# Aim
Every line that holds "part" should be shown.

○ ○ ○ ○ ○

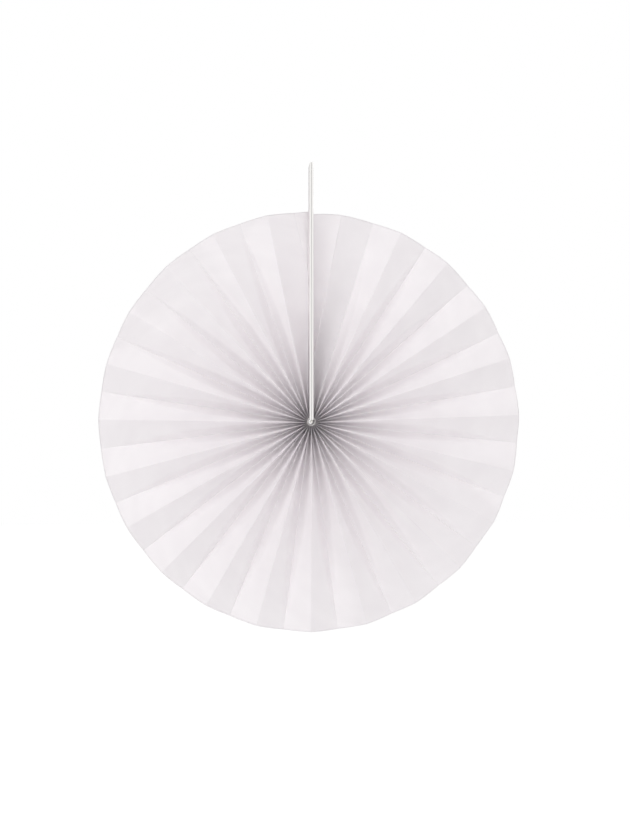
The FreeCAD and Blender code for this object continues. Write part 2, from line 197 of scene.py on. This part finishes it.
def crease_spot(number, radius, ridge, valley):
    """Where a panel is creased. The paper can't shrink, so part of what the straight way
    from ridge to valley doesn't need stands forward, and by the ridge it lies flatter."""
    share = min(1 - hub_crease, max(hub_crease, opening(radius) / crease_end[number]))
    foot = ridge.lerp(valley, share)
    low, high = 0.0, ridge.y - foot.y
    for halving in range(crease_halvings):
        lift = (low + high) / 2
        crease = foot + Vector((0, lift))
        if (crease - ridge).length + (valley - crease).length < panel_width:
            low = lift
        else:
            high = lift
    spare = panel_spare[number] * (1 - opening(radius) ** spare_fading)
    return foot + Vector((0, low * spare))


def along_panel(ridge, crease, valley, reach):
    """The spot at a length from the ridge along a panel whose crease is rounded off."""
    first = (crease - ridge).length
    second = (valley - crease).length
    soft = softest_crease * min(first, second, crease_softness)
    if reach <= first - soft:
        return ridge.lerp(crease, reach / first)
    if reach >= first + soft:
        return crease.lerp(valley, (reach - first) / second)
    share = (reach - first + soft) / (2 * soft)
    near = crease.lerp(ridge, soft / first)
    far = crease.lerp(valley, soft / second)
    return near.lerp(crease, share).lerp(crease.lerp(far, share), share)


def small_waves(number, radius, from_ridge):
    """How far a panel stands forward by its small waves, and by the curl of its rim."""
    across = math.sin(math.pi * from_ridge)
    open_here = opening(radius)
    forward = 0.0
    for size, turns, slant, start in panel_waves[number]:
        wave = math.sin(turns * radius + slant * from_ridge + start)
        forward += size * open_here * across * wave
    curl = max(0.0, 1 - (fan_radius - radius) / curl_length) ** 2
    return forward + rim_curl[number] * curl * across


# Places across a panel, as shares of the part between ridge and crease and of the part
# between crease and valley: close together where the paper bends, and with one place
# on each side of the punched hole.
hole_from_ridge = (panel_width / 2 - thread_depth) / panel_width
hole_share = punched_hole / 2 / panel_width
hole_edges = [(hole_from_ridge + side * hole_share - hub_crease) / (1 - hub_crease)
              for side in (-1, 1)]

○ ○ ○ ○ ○

# Answer below
The FreeCAD and Blender code for this object continues. Write part 2, from line 197 of scene.py on. This part finishes it.
    """Where a panel is creased. The paper can't shrink, so part of what the straight way
# Places across a panel, as shares of the part between ridge and crease and of the part